> **REQUIREMENTS**: Below is a listing; reproduce each line of it exactly.

> **DATA SEGMENT**:
[start]

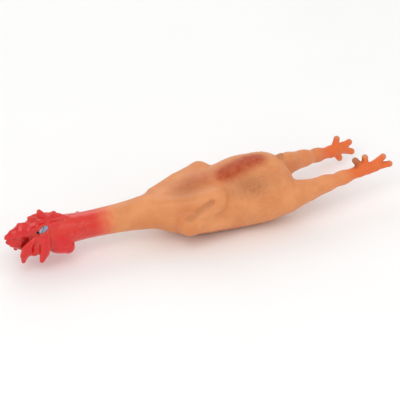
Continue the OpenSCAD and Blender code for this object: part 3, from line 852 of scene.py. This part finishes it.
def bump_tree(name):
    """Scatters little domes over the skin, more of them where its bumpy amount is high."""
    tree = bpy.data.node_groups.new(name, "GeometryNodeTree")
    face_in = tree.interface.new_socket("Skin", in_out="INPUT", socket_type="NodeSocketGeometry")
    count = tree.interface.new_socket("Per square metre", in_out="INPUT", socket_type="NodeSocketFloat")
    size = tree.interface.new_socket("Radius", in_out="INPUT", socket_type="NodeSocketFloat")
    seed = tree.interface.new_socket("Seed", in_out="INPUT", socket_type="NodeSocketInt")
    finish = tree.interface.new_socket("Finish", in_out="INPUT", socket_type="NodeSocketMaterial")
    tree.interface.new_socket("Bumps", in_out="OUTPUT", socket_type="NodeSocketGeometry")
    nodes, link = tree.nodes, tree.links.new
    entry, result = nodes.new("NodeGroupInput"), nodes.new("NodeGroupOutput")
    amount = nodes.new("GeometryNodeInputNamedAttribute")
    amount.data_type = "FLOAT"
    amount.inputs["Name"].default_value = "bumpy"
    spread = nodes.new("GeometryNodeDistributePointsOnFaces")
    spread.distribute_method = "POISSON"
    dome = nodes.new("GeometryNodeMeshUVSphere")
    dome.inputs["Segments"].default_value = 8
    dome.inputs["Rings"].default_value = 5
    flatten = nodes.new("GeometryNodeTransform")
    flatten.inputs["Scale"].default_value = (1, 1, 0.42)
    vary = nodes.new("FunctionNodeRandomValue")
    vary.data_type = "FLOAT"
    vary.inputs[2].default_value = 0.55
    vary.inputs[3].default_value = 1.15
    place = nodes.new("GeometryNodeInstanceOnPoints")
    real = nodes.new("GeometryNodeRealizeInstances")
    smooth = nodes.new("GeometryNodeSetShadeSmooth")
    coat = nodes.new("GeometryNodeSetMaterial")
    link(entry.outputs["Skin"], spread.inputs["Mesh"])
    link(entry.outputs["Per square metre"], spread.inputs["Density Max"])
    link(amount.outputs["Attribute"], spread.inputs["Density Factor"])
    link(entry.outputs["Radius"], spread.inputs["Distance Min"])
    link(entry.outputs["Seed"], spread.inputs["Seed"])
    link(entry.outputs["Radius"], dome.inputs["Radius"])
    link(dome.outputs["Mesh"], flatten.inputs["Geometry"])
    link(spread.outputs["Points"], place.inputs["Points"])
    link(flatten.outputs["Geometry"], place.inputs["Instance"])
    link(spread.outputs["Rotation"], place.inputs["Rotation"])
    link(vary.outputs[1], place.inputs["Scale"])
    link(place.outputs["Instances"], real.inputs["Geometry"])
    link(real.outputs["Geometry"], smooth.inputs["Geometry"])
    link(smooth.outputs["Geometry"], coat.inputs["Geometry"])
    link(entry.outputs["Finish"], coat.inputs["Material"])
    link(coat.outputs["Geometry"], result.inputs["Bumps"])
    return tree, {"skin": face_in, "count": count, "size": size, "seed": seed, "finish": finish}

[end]

> **EXERCISE OUTPUT**:
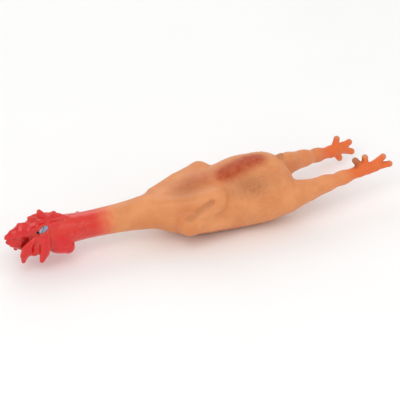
Continue the OpenSCAD and Blender code for this object: part 3, from line 852 of scene.py. This part finishes it.
def bump_tree(name):
    """Scatters little domes over the skin, more of them where its bumpy amount is high."""
    tree = bpy.data.node_groups.new(name, "GeometryNodeTree")
    face_in = tree.interface.new_socket("Skin", in_out="INPUT", socket_type="NodeSocketGeometry")
    count = tree.interface.new_socket("Per square metre", in_out="INPUT", socket_type="NodeSocketFloat")
    size = tree.interface.new_socket("Radius", in_out="INPUT", socket_type="NodeSocketFloat")
    seed = tree.interface.new_socket("Seed", in_out="INPUT", socket_type="NodeSocketInt")
    finish = tree.interface.new_socket("Finish", in_out="INPUT", socket_type="NodeSocketMaterial")
    tree.interface.new_socket("Bumps", in_out="OUTPUT", socket_type="NodeSocketGeometry")
    nodes, link = tree.nodes, tree.links.new
    entry, result = nodes.new("NodeGroupInput"), nodes.new("NodeGroupOutput")
    amount = nodes.new("GeometryNodeInputNamedAttribute")
    amount.data_type = "FLOAT"
    amount.inputs["Name"].default_value = "bumpy"
    spread = nodes.new("GeometryNodeDistributePointsOnFaces")
    spread.distribute_method = "POISSON"
    dome = nodes.new("GeometryNodeMeshUVSphere")
    dome.inputs["Segments"].default_value = 8
    dome.inputs["Rings"].default_value = 5
    flatten = nodes.new("GeometryNodeTransform")
    flatten.inputs["Scale"].default_value = (1, 1, 0.42)
    vary = nodes.new("FunctionNodeRandomValue")
    vary.data_type = "FLOAT"
    vary.inputs[2].default_value = 0.55
    vary.inputs[3].default_value = 1.15
    place = nodes.new("GeometryNodeInstanceOnPoints")
    real = nodes.new("GeometryNodeRealizeInstances")
    smooth = nodes.new("GeometryNodeSetShadeSmooth")
    coat = nodes.new("GeometryNodeSetMaterial")
    link(entry.outputs["Skin"], spread.inputs["Mesh"])
    link(entry.outputs["Per square metre"], spread.inputs["Density Max"])
    link(amount.outputs["Attribute"], spread.inputs["Density Factor"])
    link(entry.outputs["Radius"], spread.inputs["Distance Min"])
    link(entry.outputs["Seed"], spread.inputs["Seed"])
    link(entry.outputs["Radius"], dome.inputs["Radius"])
    link(dome.outputs["Mesh"], flatten.inputs["Geometry"])
    link(spread.outputs["Points"], place.inputs["Points"])
    link(flatten.outputs["Geometry"], place.inputs["Instance"])
    link(spread.outputs["Rotation"], place.inputs["Rotation"])
    link(vary.outputs[1], place.inputs["Scale"])
    link(place.outputs["Instances"], real.inputs["Geometry"])
    link(real.outputs["Geometry"], smooth.inputs["Geometry"])
    link(smooth.outputs["Geometry"], coat.inputs["Geometry"])
    link(entry.outputs["Finish"], coat.inputs["Material"])
    link(coat.outputs["Geometry"], result.inputs["Bumps"])
    return tree, {"skin": face_in, "count": count, "size": size, "seed": seed, "finish": finish}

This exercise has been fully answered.